The materials are in a powder form, added directly to the water. They are photocatalytic, so when exposed to sunlight they create highly reactive radicals which react with and eliminate the specific organic pollutant they have been designed to target, while also absorbing volatile chemicals that cause unpleasant odours or tastes. The powder can then be filtered out, leaving clean water behind. The company also plans to develop contained filters using the same materials.

Dennis Salahub, a computational chemist at the University of Calgary, says quantum chemistry has been used for decades to calculate the properties of molecules, or predict the properties of new molecules. It allows chemists to understand things like what the electrons are doing in a given molecule, to predict the energy levels of those atoms, or how the material will interact with light.

“It’s a screening process to save time in the lab,” he says. “You can do the calculations much faster than synthesizing and testing new molecules.”

Over the past decade or so, artificial intelligence and machine learning have revolutionized quantum chemistry, says Salahub. Chemists can now use machine learning to trawl through huge databases of chemical properties to help guide the choice of molecule to be subjected to quantum chemistry calculations, drastically reducing the time required to come up with new materials.

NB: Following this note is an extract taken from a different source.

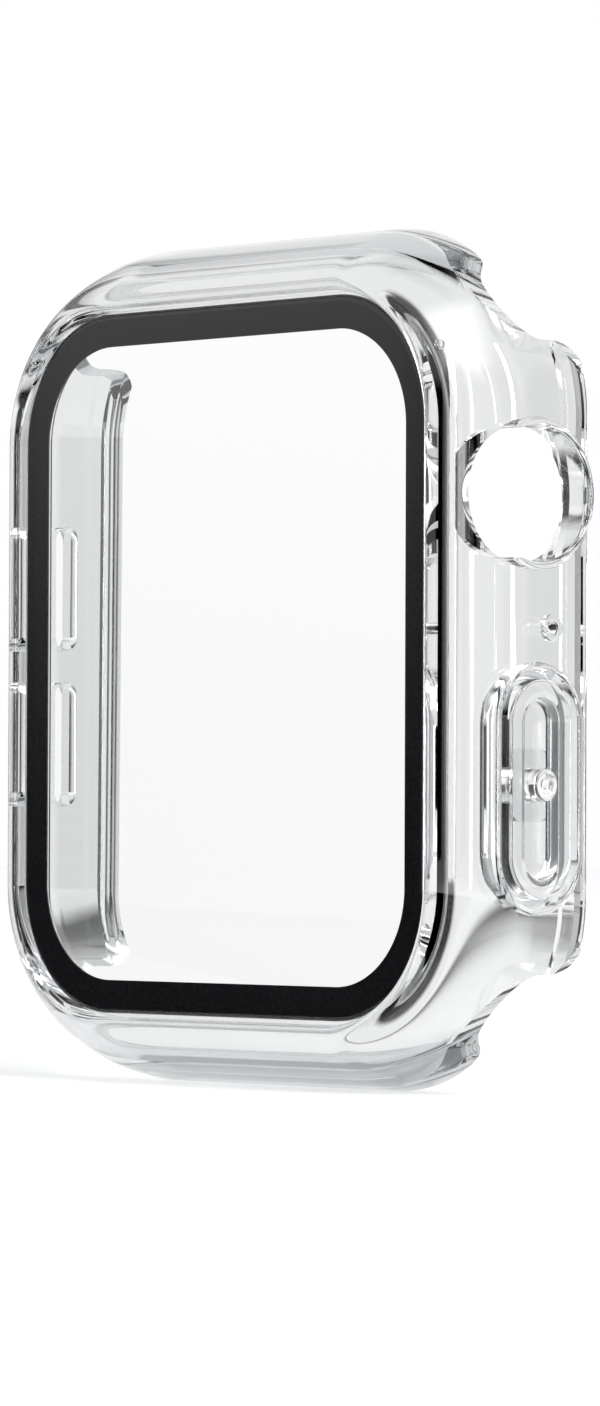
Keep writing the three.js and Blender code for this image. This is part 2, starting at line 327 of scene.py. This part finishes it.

“The use of machine learning tools is well-advanced,” he says. “It’s highly likely Xatoms will be able to make good use of them.”

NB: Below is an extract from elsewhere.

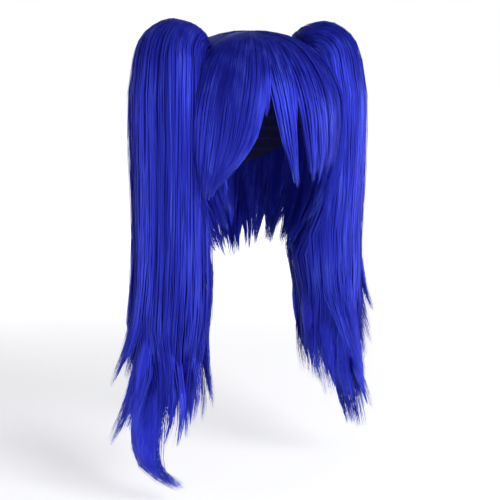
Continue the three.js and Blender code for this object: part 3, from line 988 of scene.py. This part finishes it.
def core_of_lower(hair, row, root_fall, tip_fall):
    t = np.linspace(0, 1, lower_core.rows)[:, None]
    across = np.linspace(-1, 1, lock_columns)
    turn, half, build = lower_shape(row, t, across)
    turn = turn + across * half * lower_core.width * (1 - lower_core.closing * t * t)
    fall = root_fall + (tip_fall * lower_core.end - root_fall) * t
    top = skin_point(on_cap + under_crown * (build * lower_core.top)[..., None], turn, fall)
    under = skin_point(on_cap + under_crown * (build * lower_core.under)[..., None], turn, fall)
    marks = row.root * lock_numbers_apart + np.concatenate([across, across[::-1]]) * half * lock_streaks
    hair.loft(np.concatenate([top, under[:, ::-1]], axis=1), marks, fall)


def make_lower(name, node, rows, reach, lanes, count, sizes):
    hair = Hair()
    for row in map(lock, rows):
        root_fall = fall_at(crown_form, crown_edge(row.root)) * lower_root_share
        tip_fall = fall_at(crown_form, reach * row.drop)
        core_of_lower(hair, row, root_fall, tip_fall)
        for c in np.linspace(-1, 1, lanes) * (1 - 1 / lanes):
            for level, share in lower_layers:
                end = 1 - lower_guide.shorter * chance_of.random()
                t = np.linspace(0, end, lower_guide.points)
                fall = root_fall + (tip_fall * lower_reach - root_fall) * t
                turn, half, build = lower_shape(row, t, c)
                skin = on_cap + under_crown * (build * level)[:, None]
                loose = lower_loose.least + lower_loose.more * t * t
                lane = half / lanes * lower_guide.lane + lower_guide.least_lane
                apart = c * np.maximum(half, row.spread * lower_guide.apart)
                strands_here = round(count * share)
                skin_guide(hair, skin, turn + apart, fall, lane, lower_thick, loose, strands_here)
    grow(hair, name, node, sizes)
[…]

Virgovicova says Xatoms’ materials are perfect for use in the developing world because they are easy to use, low cost, and don’t require electricity. They have launched a pilot project in Kenya, where they are working with a local company and communities to find ways to provide affordable access to the materials. Another pilot in South Africa, in which they will test the technology in a flowing river, is expected to launch later this fall.

The company is part of U of T Scarborough’s The Bridge start-up accelerator program, and is supported by the 776 Climate Fellowship and Compute for Climate, a fellowship from by the International Research Centre on Artificial Intelligence, backed by Amazon Web Services and UNESCO. Computer for Climate aims to help founders capitalize on their momentum, and get their “groundbreaking” companies off the ground, says Kathryn Van Nuys, head of startup business development at AWS.

Virgovicova says this support, for the company’s R&D as well as business development, will help her focus on the company and begin helping people, especially women and girls, around the world who need access to clean water.